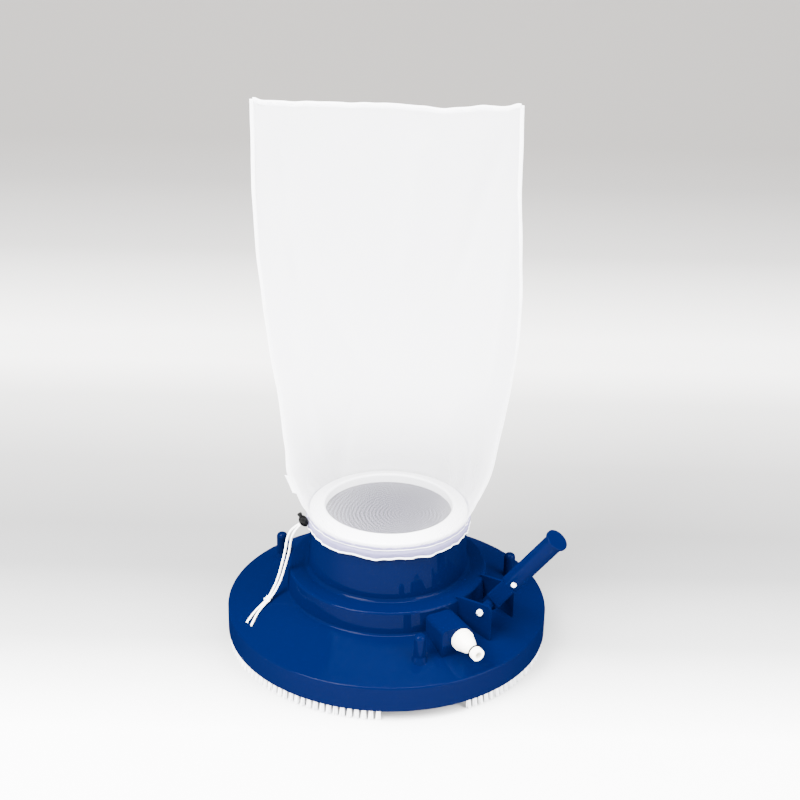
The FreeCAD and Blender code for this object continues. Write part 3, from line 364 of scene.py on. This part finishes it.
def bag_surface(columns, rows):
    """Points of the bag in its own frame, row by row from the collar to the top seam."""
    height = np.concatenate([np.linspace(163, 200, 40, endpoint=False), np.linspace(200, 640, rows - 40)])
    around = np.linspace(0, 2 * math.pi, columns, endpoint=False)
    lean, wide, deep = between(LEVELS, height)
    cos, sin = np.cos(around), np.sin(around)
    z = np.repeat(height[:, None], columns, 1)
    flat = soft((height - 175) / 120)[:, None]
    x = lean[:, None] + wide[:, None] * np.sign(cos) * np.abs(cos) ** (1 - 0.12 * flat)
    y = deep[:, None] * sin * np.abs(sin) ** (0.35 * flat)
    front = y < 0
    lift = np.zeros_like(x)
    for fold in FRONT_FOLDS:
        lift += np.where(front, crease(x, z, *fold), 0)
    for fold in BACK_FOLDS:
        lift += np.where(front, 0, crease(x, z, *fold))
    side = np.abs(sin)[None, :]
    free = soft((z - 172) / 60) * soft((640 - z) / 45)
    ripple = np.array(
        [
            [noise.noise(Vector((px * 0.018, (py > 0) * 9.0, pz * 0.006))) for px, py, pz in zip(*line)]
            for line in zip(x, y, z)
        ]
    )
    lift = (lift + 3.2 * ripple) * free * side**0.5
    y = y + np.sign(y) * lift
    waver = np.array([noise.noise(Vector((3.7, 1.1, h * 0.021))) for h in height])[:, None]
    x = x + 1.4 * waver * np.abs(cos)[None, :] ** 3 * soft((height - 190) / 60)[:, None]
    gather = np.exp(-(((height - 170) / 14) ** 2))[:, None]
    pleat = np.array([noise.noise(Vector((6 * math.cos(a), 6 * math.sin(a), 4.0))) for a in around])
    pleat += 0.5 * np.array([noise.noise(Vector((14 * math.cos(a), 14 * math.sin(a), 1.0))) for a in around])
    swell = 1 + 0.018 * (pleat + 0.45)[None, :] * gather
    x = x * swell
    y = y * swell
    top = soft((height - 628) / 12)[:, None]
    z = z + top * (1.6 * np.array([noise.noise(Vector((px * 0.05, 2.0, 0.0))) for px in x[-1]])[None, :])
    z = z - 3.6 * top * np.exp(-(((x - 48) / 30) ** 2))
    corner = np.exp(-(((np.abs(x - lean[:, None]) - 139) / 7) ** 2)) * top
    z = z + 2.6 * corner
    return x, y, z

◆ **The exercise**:
Write the data from above out again, exactly.

◆ **Expected answer**:
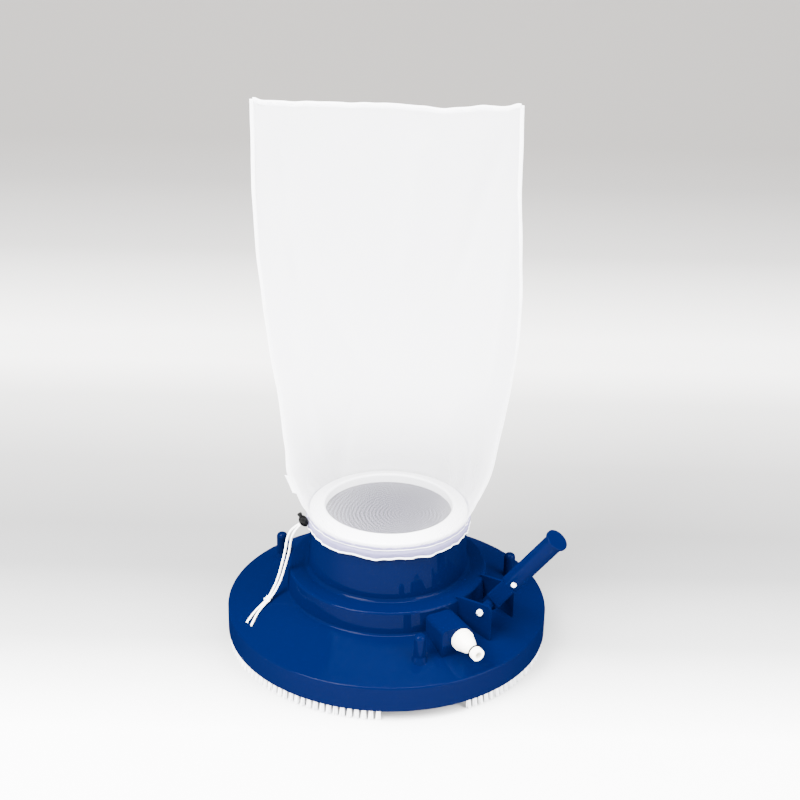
The FreeCAD and Blender code for this object continues. Write part 3, from line 364 of scene.py on. This part finishes it.
def bag_surface(columns, rows):
    """Points of the bag in its own frame, row by row from the collar to the top seam."""
    height = np.concatenate([np.linspace(163, 200, 40, endpoint=False), np.linspace(200, 640, rows - 40)])
    around = np.linspace(0, 2 * math.pi, columns, endpoint=False)
    lean, wide, deep = between(LEVELS, height)
    cos, sin = np.cos(around), np.sin(around)
    z = np.repeat(height[:, None], columns, 1)
    flat = soft((height - 175) / 120)[:, None]
    x = lean[:, None] + wide[:, None] * np.sign(cos) * np.abs(cos) ** (1 - 0.12 * flat)
    y = deep[:, None] * sin * np.abs(sin) ** (0.35 * flat)
    front = y < 0
    lift = np.zeros_like(x)
    for fold in FRONT_FOLDS:
        lift += np.where(front, crease(x, z, *fold), 0)
    for fold in BACK_FOLDS:
        lift += np.where(front, 0, crease(x, z, *fold))
    side = np.abs(sin)[None, :]
    free = soft((z - 172) / 60) * soft((640 - z) / 45)
    ripple = np.array(
        [
            [noise.noise(Vector((px * 0.018, (py > 0) * 9.0, pz * 0.006))) for px, py, pz in zip(*line)]
            for line in zip(x, y, z)
        ]
    )
    lift = (lift + 3.2 * ripple) * free * side**0.5
    y = y + np.sign(y) * lift
    waver = np.array([noise.noise(Vector((3.7, 1.1, h * 0.021))) for h in height])[:, None]
    x = x + 1.4 * waver * np.abs(cos)[None, :] ** 3 * soft((height - 190) / 60)[:, None]
    gather = np.exp(-(((height - 170) / 14) ** 2))[:, None]
    pleat = np.array([noise.noise(Vector((6 * math.cos(a), 6 * math.sin(a), 4.0))) for a in around])
    pleat += 0.5 * np.array([noise.noise(Vector((14 * math.cos(a), 14 * math.sin(a), 1.0))) for a in around])
    swell = 1 + 0.018 * (pleat + 0.45)[None, :] * gather
    x = x * swell
    y = y * swell
    top = soft((height - 628) / 12)[:, None]
    z = z + top * (1.6 * np.array([noise.noise(Vector((px * 0.05, 2.0, 0.0))) for px in x[-1]])[None, :])
    z = z - 3.6 * top * np.exp(-(((x - 48) / 30) ** 2))
    corner = np.exp(-(((np.abs(x - lean[:, None]) - 139) / 7) ** 2)) * top
    z = z + 2.6 * corner
    return x, y, z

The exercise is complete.